The cost-cutting measure comes as UAC attempts to claw its way out of financial turmoil. In 2023, the company posted a staggering 34.8 billion ruble loss, though that figure was nearly halved in 2024 to 14.2 billion rubles, indicating nascent signs of stabilization.
Sukhoi and Mikoyan: Core Pillars of Russian Air Power
As the parent company to both Sukhoi and Mikoyan (MiG), UAC oversees production of virtually all of Russia’s modern fighter aircraft. The company’s product line includes:
- Su-34 Fullback: A modernized fighter-bomber optimized for long-range precision strikes.
- Su-35S: A 4++ generation air-superiority fighter with enhanced avionics and maneuverability.
- Su-57 Felon: Russia’s fifth-generation stealth multirole fighter, designed to compete with the US F-22 and F-35.
- MiG-35: An upgraded 4++ generation multirole fighter derived from the MiG-29 lineage.
UAC also manages the production of civilian aircraft like the Yakovlev Superjet 100 and the Irkut MC-21, although these programs have been dogged by technical delays and international sanctions.
Defense Spending Surges as Sanctions Bite
Russia’s push for increased jet production comes on the back of a three-year surge in defense spending, as the Kremlin attempts to sustain operations in Ukraine. Yet, UAC and other defense contractors are navigating treacherous waters. Western sanctions, imposed in response to the invasion, have crippled supply chains, cutting off access to critical components such as avionics, electronics, and composite materials.

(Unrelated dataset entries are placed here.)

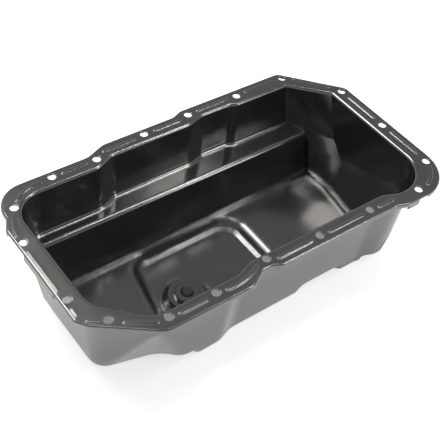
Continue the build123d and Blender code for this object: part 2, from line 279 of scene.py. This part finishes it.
def plated(name, colour, roughness):
    """Bare metal with a fine grain, sprayed black where it stands above the disc in the well."""
    material, tree, shader = new_material(name)
    coords = coordinates(tree, "Object")
    cloud = noise(tree, coords, *METAL_CLOUD)
    dark, light = METAL_SHADES
    metal = mixed(tree, "RGBA", cloud, rgba(colour, dark), rgba(colour, light))
    sprayed = rising(tree, split(tree, coords)["Z"], (DISC_TOP_Z, DISC_TOP_Z + SPRAY_FADE))
    painted = mixed(tree, "RGBA", sprayed, metal, rgba(SPRAYED_BLACK))
    tree.links.new(painted, shader.inputs["Base Color"])
    tree.links.new(math_node(tree, "SUBTRACT", 1.0, sprayed), shader.inputs["Metallic"])
    rough = mapped(tree, cloud, CLOUD_RANGE, (roughness - METAL_SPREAD, roughness + METAL_SPREAD))
    tree.links.new(rough, shader.inputs["Roughness"])
    tree.links.new(bumped(tree, cloud, *METAL_BUMP), shader.inputs["Normal"])
    return material


def dress():
    black = paint()
    looks = {
        "oil_pan_body": black,
        "drain_boss": black,
        "drain_plug": plated("zinc_steel", ZINC, ZINC_ROUGHNESS),
        "drain_washer": plated("washer_metal", ALUMINIUM, ALUMINIUM_ROUGHNESS),
    }
    for name, material in looks.items():
        materials = frame["nodes"][name].data.materials
        materials.clear()
        materials.append(material)


def floor():
    """White floor that takes the shadow and glows a little where it is seen."""
    bpy.ops.mesh.primitive_circle_add(
        vertices=FLOOR_CORNERS, radius=FLOOR_R, fill_type="NGON", location=(0, 0, 0)
    )
    disc = bpy.context.object
    disc.name = "floor"
    material, tree, shader = new_material("floor_white")
    shader.inputs["Base Color"].default_value = rgba(FLOOR_WHITE)
    shader.inputs["Roughness"].default_value = FLOOR_ROUGHNESS
    shader.inputs["Specular IOR Level"].default_value = 0.0
    shader.inputs["Emission Color"].default_value = rgba(WHITE)
    path = tree.nodes.new("ShaderNodeLightPath").outputs
    seen = math_node(tree, "ADD", path["Is Camera Ray"], path["Is Glossy Ray"])
    seen = math_node(tree, "ADD", seen, path["Is Transmission Ray"])
    tree.links.new(math_node(tree, "MULTIPLY", seen, FLOOR_GLOW), shader.inputs["Emission Strength"])
    disc.data.materials.append(material)


def world():
    """Studio room: white at the horizon and below it, greyer overhead."""
    studio = bpy.data.worlds.new("studio")
    bpy.context.scene.world = studio
    studio.use_nodes = True
    tree = studio.node_tree
    tree.nodes.clear()
    out = tree.nodes.new("ShaderNodeOutputWorld")
    back = tree.nodes.new("ShaderNodeBackground")
    height = rising(tree, split(tree, coordinates(tree, "Generated"))["Z"], HORIZON)
    room = mixed(tree, "RGBA", height, rgba(WHITE), rgba(OVERHEAD_GREY))
    tree.links.new(room, back.inputs["Color"])
    tree.links.new(back.outputs[0], out.inputs[0])


def softbox(name, direction, distance, size, radiance, target):
    """Rectangular lamp that stands off from its target in one direction and faces it."""
    data = bpy.data.lights.new(name, "AREA")
    data.shape = "RECTANGLE"
    data.size, data.size_y = size
    data.energy = radiance * math.pi * data.size * data.size_y
    lamp = bpy.data.objects.new(name, data)
    bpy.context.scene.collection.objects.link(lamp)
    way = Vector(direction).normalized()
    lamp.location = Vector(target) + way * distance
    lamp.rotation_mode = "QUATERNION"
    lamp.rotation_quaternion = way.to_track_quat("Z", "Y")


def camera():
    data = bpy.data.cameras.new("camera")
    data.lens = CAMERA_LENS
    data.sensor_width = SENSOR
    data.clip_start, data.clip_end = CAMERA_CLIP
    eye = bpy.data.objects.new("camera", data)
    bpy.context.scene.collection.objects.link(eye)
    back = CAMERA_RIGHT.cross(CAMERA_UP).normalized()
    up = back.cross(CAMERA_RIGHT).normalized()
    right = up.cross(back)
    turn = Matrix((right, up, back)).transposed()
    eye.matrix_world = Matrix.Translation(CAMERA_AT) @ turn.to_4x4()
    bpy.context.scene.camera = eye


dress()
floor()
world()
for lamp_values in LAMPS:
    softbox(*lamp_values)
camera()
bpy.context.scene.view_settings.view_transform = "Standard"
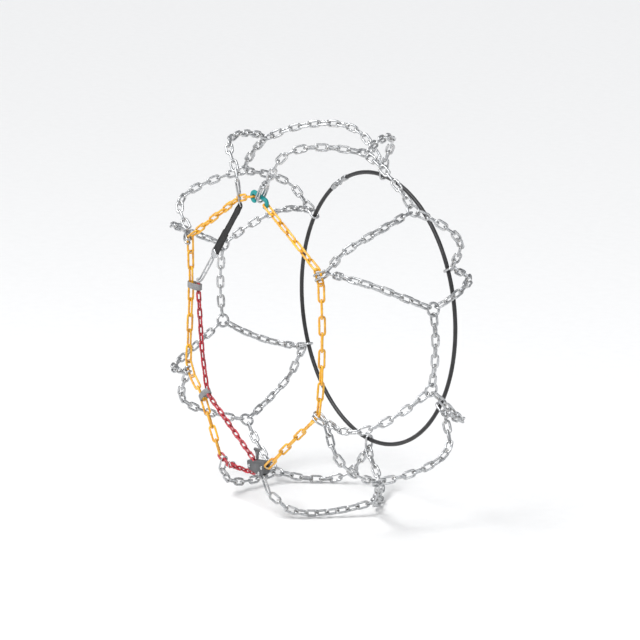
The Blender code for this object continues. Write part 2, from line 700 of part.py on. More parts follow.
def back_plate(base):
    plate = slab("tensioner_back_plate", rounded(BODY, BODY_ROUND), BACK_Y, BACK_Y + BACK_WALL)
    place(plate, "grey", base)
    axle_front = FRONT_Y + FRONT_WALL + AXLE_GAP
    axle = disc("wheel_axle", WHEEL, AXLE_R, axle_front, BACK_Y + BACK_WALL / 2, 16)
    combine(plate, axle, "UNION", base)
    for name, point in RIVETS.items():
        hole = disc(f"plate_{name}_hole", point, RIVET_HOLE_R, BACK_Y - PAST, 0)
        combine(plate, hole, "DIFFERENCE", base)
        pocket = disc(f"plate_{name}_pocket", point, TAIL_POCKET_R, BACK_Y + BACK_WALL - TAIL_POCKET, 0)
        combine(plate, pocket, "DIFFERENCE", base)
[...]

Additionally, a tight labor market—exacerbated by mass conscription, emigration of skilled workers, and inflation-fueled economic instability—has further strained production capabilities. The Russian Central Bank’s efforts to rein in inflation through high interest rates have also made capital investment costlier, especially for state-backed enterprises with ballooning debt like UAC.
Civilian Aviation Caught in the Crosswinds
Though military production is the immediate focus, UAC’s civilian arm is not immune to restructuring. Badekha’s 30% productivity pledge also surfaced in March 2025, during a public meeting with Prime Minister Mikhail Mishustin centered on Russia’s civil aviation future. That conversation revolved around the stalled Irkut MC-21 program and the domestically re-engineered Superjet 100, both of which have struggled to replace foreign components amid sanctions.
While the current announcements pertain more directly to defense production—such as the upgraded Su-34S deliveries cited in state media—the underlying message is that UAC must improve across the board. The company’s mixed portfolio, ranging from cutting-edge fighters to regional jets, faces a common challenge: doing more with less.
Flattening the Hierarchy, Militarizing the Mindset
UAC’s managerial cuts represent more than just fiscal tightening—they are a cultural shift toward a militarized production ethos, reminiscent of the Soviet-era wartime economy. Badekha’s aggressive restructuring mirrors the Kremlin’s broader push to eliminate inefficiencies and gear up the national industrial complex for long-term conflict readiness.

The company’s direction also reflects Russia’s internal political dynamics. Moscow has long sought to centralize defense output under tighter Kremlin control, and streamlining entities like UAC aligns with that vision. Cutting middle management may help the state exercise more direct oversight, eliminate dissent, and ensure loyalty during a time of heightened geopolitical tension.
The Global Isolation Factor
In past decades, UAC collaborated with Western suppliers and even courted export customers beyond traditional allies. That era has ended. As international isolation deepens, the company is pivoting inward, reliant almost entirely on Russian or Chinese substitute parts and partners. For example, the Superjet 100 is now undergoing a complete import substitution program, swapping out dozens of European and American-made components for domestic versions.
This inward turn, however, brings its own risks: rising costs, inferior components, and slower innovation cycles. UAC is under immense pressure to maintain quality and reliability while reinventing its supply chains under siege.
Future Outlook: Can UAC Deliver?
Despite the aggressive restructuring, questions remain about whether UAC can meet its ambitious targets. The 30% productivity increase is not merely about producing more jets—it implies drastic overhauls in workflow, supply logistics, quality control, and skilled labor recruitment. Layoffs, if not carefully managed, could undercut institutional knowledge and erode internal coherence.

Nonetheless, the Kremlin appears willing to bet on Badekha’s strategy, if only because few alternatives exist. With the war in Ukraine grinding on, Russia needs more warplanes, faster—and at a lower cost. UAC’s future now hinges on its ability to deliver under this pressure.
If successful, the transformation could mark a turning point in Russia’s defense industrial trajectory, paving the way for a more centralized, militarized, and economically resilient aerospace sector. If not, UAC risks becoming another overextended cog in a war machine already tested to its limits.